The operation, codenamed Operation Nguvu ya Mtandao and conducted over 72 hours between Tuesday and Friday, involved simultaneous raids on 38 locations across Nairobi, Mombasa, Kisumu, Nakuru and Eldoret. Among those arrested were alleged ringleaders of three distinct fraud syndicates, telecommunications industry insiders who facilitated illegal SIM swaps, and members of a money laundering network that converted fraudulently acquired funds through a chain of shell businesses and cryptocurrency exchanges.
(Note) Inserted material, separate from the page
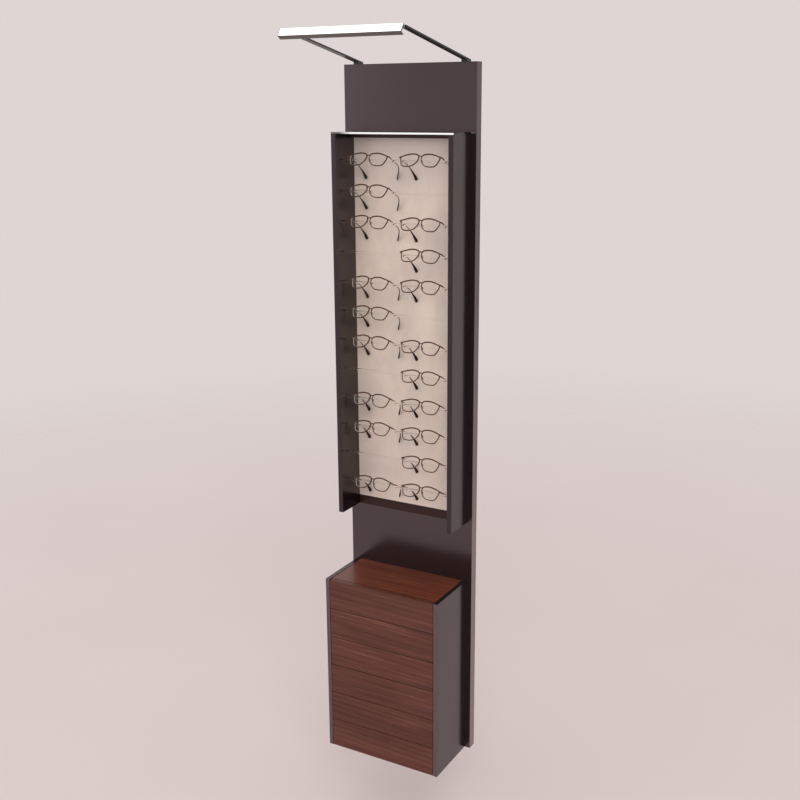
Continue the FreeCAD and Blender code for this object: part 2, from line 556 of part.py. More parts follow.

Methods Used by the Syndicates

DCI Director Mohamed Amin, at a press conference at Mazingira House in Nairobi, outlined the primary methods the syndicates had deployed. The most prevalent was SIM swap fraud, in which corrupt employees at mobile network sub-agents — operating outside official Safaricom, Airtel and Telkom retail outlets — facilitated the transfer of victims’ phone numbers to new SIM cards controlled by fraudsters. Once the SIM was swapped, criminals intercepted one-time passwords sent by banks and bypassed multi-factor authentication to drain accounts.

“We identified 14 telecommunications sub-agents across three networks who processed illegal SIM swaps on a fee-for-service basis, charging between Sh3,000 and Sh8,000 per swap,” Amin said. “Some of these individuals processed more than 200 fraudulent swaps over 18 months. The financial harm to victims was catastrophic.”

The second method involved sophisticated phishing operations in which victims received SMS messages and emails purporting to be from their banks or from the Kenya Revenue Authority, directing them to counterfeit websites that harvested login credentials. The DCI revealed that one syndicate had created 17 functioning counterfeit banking portals, hosted on servers in Eastern Europe and accessed via virtual private networks to mask their Kenyan operational footprint.

A third emerging threat involved fraudulent investment platforms promoted aggressively on WhatsApp, Facebook and TikTok, promising unrealistically high returns and using fabricated testimonials from public figures — including, in several cases, digitally altered images of President Ruto and prominent business leaders — to lend false credibility. Victims were required to deposit funds via M-Pesa, after which the platforms became inaccessible.

The Investigation and Prosecution Path

The DCI said Operation Nguvu ya Mtandao was the product of a 14-month investigation conducted in partnership with the Central Bank of Kenya (CBK), Safaricom’s fraud intelligence unit, the Kenya Bankers Association and Interpol’s financial crimes division. The investigation made extensive use of mobile money transaction data shared under a formal data-sharing framework signed between the DCI and major financial institutions in 2024.

“Financial crimes of this nature leave detailed digital trails. The challenge has not been evidence — it has been the speed at which the judicial system can process complex financial crime prosecutions,” Amin said, calling on Parliament to expedite passage of the Computer and Cybercrimes Act amendments currently before the National Assembly.

Of the 43 arrested, 31 are Kenyan nationals, nine are Tanzanian nationals — raising questions about cross-border syndicate organisation — and three are of other nationalities whose identity documents remain under verification. All are being held pending arraignment, with charges expected to include computer fraud, obtaining money by false pretences, money laundering and conspiracy under the Computer Misuse and Cybercrimes Act of 2018.

Bank Customer Warnings and Systemic Response

The CBK issued an advisory simultaneously with the DCI announcement, reminding all bank customers that legitimate banks and M-Pesa never request PINs, passwords or one-time verification codes via phone or SMS. The advisory was distributed via all major banks’ mobile apps, with Safaricom pushing the message through its M-Pesa platform to more than 34 million active users — a reach that no traditional media channel can match.

KCB Bank CEO Paul Russo, who attended the DCI press conference, said the banking sector had invested Sh2.3 billion in fraud detection infrastructure over the past two years but acknowledged that the SIM swap vulnerability required action at the telecommunications level that went beyond what banks could address independently. “We need the telcos, the regulators and law enforcement working as one system,” he said.

Safaricom’s Chief Customer Officer Anne Mwangi said the company had revoked the sub-agent licences of all 14 implicated agents with immediate effect and was conducting an urgent audit of all sub-agent SIM replacement records for the past three years. “Those who betrayed customer trust will face the full consequences, both criminal and contractual,” she said.

Consumer rights advocates welcomed the arrests but pointed out that victims faced lengthy waits to recover lost funds through existing bank dispute mechanisms. The Kenya Bankers Association committed on Friday to establishing a dedicated fraud victims rapid-response fund, capitalised at Sh50 million, to provide partial interim restitution to victims while criminal and civil proceedings continue — a measure that advocates said was welcome but long overdue.